She looked at it longingly over this anonymous shoulder now, and it said to her: “Ten-to. The worst is about over, kid. Just grit your teeth, and before you know it—”
“Plenty crowded here tonight.”
For a minute she couldn’t even tell where it had come from, she was in such a vacuum of non-awareness. Then she centered it in the disembodied cipher steering her about with him at the moment.
Oh, so he was going to talk, was he? Well, she could take care of that. He was slower in reaching that point than most of them, at that. This was the third or fourth consecutive number he’d claimed her for. And before the last intermission, she seemed to recall a similar suit-coloring before her blurred eyes a great many times, although she couldn’t be sure, for she didn’t bother trying to differentiate one from another — ever.
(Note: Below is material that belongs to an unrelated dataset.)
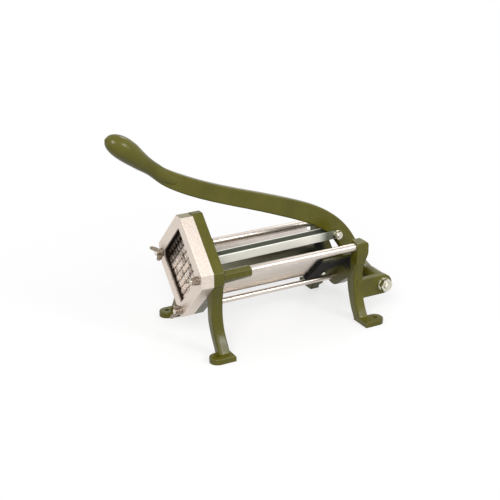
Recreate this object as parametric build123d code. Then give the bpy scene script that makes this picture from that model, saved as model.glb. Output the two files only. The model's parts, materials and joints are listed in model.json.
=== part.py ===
"""Lever-operated french fry cutter: two cast frames on three tie rods, a crossed blade grid,
a fingered pusher in a V trough, and a long hand lever that drives the pusher through two link bars.

Millimetres, +Z up.  Origin: centre of the four bench-screw holes, on the surface the feet stand on.
+X runs from the blade end to the lever pivot.  The near side is -Y and the far side +Y.
"""
from build123d import *
from math import atan2, cos, degrees, radians, sin, sqrt
import os

# ---------------------------------------------------------------- driving dimensions (mm)
# feet and bench screws
HOLE_SPACING_X = 245.0
HOLE_SPACING_Y = 160.0
BENCH_HOLE_D = 6.5
FOOT_RADIUS = 11.2
FOOT_THICKNESS = 8.0
FOOT_EDGE_FILLET = 1.8
FRONT_HOLE_LEAD = 3.25          # front holes lie this far ahead of the front casting's face
FRONT_FOOT_TAIL = 3.0           # front feet reach this far behind the casting
REAR_FOOT_SPREAD = 10.0         # the rear feet reach this far inwards under their legs
LEG_FILLET = 2.0
LEG_FRONT_ROUND = 4.0           # larger rounding of the legs' front outer edge

# cutting grid
CELL = 9.525                    # 3/8 inch fries
CELLS = 8                       # cells along each side of the square grid
BLADE_THICKNESS = 0.6
BLADE_DEPTH = 6.0
BLADE_LAYER_GAP = 0.2
BLADE_BACK_SETBACK = 1.3        # rear blades lie this far inside the back of their frame
BLADE_SEAT = 5.0                # length of blade held in the frame's slots, each end

# square frames, standing on a corner
CENTRE_HEIGHT = 108.3           # middle of the grid and axis of the side tie rods
BLADE_FRAME_DEPTH = 17.8
FRONT_FRAME_DEPTH = 15.6
BLADE_FRAME_WALL = 16.2         # upper half, from the opening to the outside
BLADE_FRAME_LOWER_WALL = 15.6
FRONT_FRAME_WALL = 15.5
TOP_HALF_WIDTH = 7.0            # half width of the blade frame's flat top
FRONT_TOP_HALF_WIDTH = 4.75
BOTTOM_HALF_WIDTH = 2.0
SIDE_HALF_HEIGHT = 9.9          # half height of the blade frame's upright side faces
SIDE_BLOCK_DROP = 8.7           # underside of the blade frame's side blocks, below centre
OPENING_SIDE_INSET = 4.4        # the opening's side corners are cut off beside the rods
OPENING_CORNER_CUT = 0.8
FRONT_OPENING_EASE = 0.3        # the front casting's opening is this much larger all round
FRAME_CORNER_ROUND = 2.0
FRAME_EDGE_FILLET = 1.6

# tie rods
ROD_OPENING_GAP = 0.25          # between the opening's cut-off corners and the side rods
SIDE_ROD_D = 11.1
BOTTOM_ROD_D = 8.0
BOTTOM_ROD_RISE = 9.7           # bottom rod's axis above the frames' flat bottom
STUD_D = 6.35                   # reduced, threaded front ends
STUD_PAST_BLADE_FRAME = 10.5
ROD_SHOULDER = 4.0              # the rods' shoulders lie this far behind the casting's front face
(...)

The tongue-tied or the bashful type, perhaps, that was the reason for the delay.
“Yuh.” She couldn’t have made the monosyllable any shorter without swallowing it altogether.
He tried again. “Is it always as crowded as it is tonight?”
“No, after it closes it’s empty.”
All right, let him look at her like that. She didn’t have to be agreeable to him, all she had to do was dance with him. His ten cents just covered footwork, not vocal exercise.
They’d darkened the place for this last number. They usually did, toward the end of the session like this. Direct lights out, and the figures on the floor moving about like rustling ghosts. That was supposed to make the customers mellow, that was supposed to send them out into the street feeling as though they’d had a private tête-à-tête with someone up here. All for ten cents and a paper-cupful of vegetable-coloring orangeade.
She could feel him poising his head back a little, looking at her closely, as if trying to figure out what made her that way. She centered her own eyes blankly on the flashing, silvery spirochete that went swirling endlessly across the walls and ceiling, cast off by the spinning mirrored top overhead.
Why look into her face to find out what had made her this way? He wouldn’t find the answer there. Why not look into the casting-offices all over town, where her ghost still lingered, poised on the chair nearest the door? Or should have, she’d haunted them so. Why not look into the dressing-room of that tawdry Jamaica roadhouse, the one job she’d actually gotten, that she’d had to flee from before rehearsals for its floor-show even got under way, because she’d been foolish enough to loiter behind the others at the proprietor’s suggestion? Why not look into the slot at the Automat on 47th? — the one that had swallowed up the last nickel she had in the world one never-to-be-forgotten day, and given her back two puffy, swollen rolls; and from then on wouldn’t open again for her, no matter how often she stood longingly before it, for she had no further nickels to put in. Above all, why not look inside the battered dog-eared valise under her bed back at the room at this moment? It didn’t weigh much, but it was full. Full of stale dreams, that were no good now any more.
The answer was in all those places, but not in her face. So what was the sense of his looking for it in her face? Faces are masks, anyway.
He tried his luck again. “This is the first time I was ever up here.”
She didn’t bring her eyes back from the pelting silver gleams streaking down the walls. “We’ve missed you.”
“I guess you get tired of dancing. I guess by the end of the evening, like this, it starts in to get you.” He was trying to find an excuse for her surliness, so that his self-esteem could tell itself it wasn’t on account of him, was for some other reason. She knew; she knew how they were.
This time she brought her eyes back to him, witheringly. “Oh no. I never get tired of it. I don’t get half enough. Why when I go back to my room after I leave here at nights I practise splits and high kicks.”
He dropped his own eyes momentarily, as the barb made itself felt, then raised them to hers again. “You’re kind of sore about something, aren’t you.” He didn’t ask it as a question but stated it as a discovery.
“Yeah. Me.”
He wouldn’t give up. Couldn’t he take a hint, even when it was driven home with a sledge-hammer? “Don’t like it here?”
That was the crowning irritant of the whole series of inept remarks he’d been awkwardly tendering her as conversational fodder. She could feel her chest beginning to constrict with infuriation. An explosive denunciation would have surely followed. Fortunately, the necessity of answering was removed. The spattering and jangling of tin buckets that had been going on ended on a badly-fractured note, the mirror-gleams faded off the walls, and the center lights went up. A trumpet executed a Bronx cheer of dismissal.
Their enforced intimacy was at an end. His ten cents had spent its course.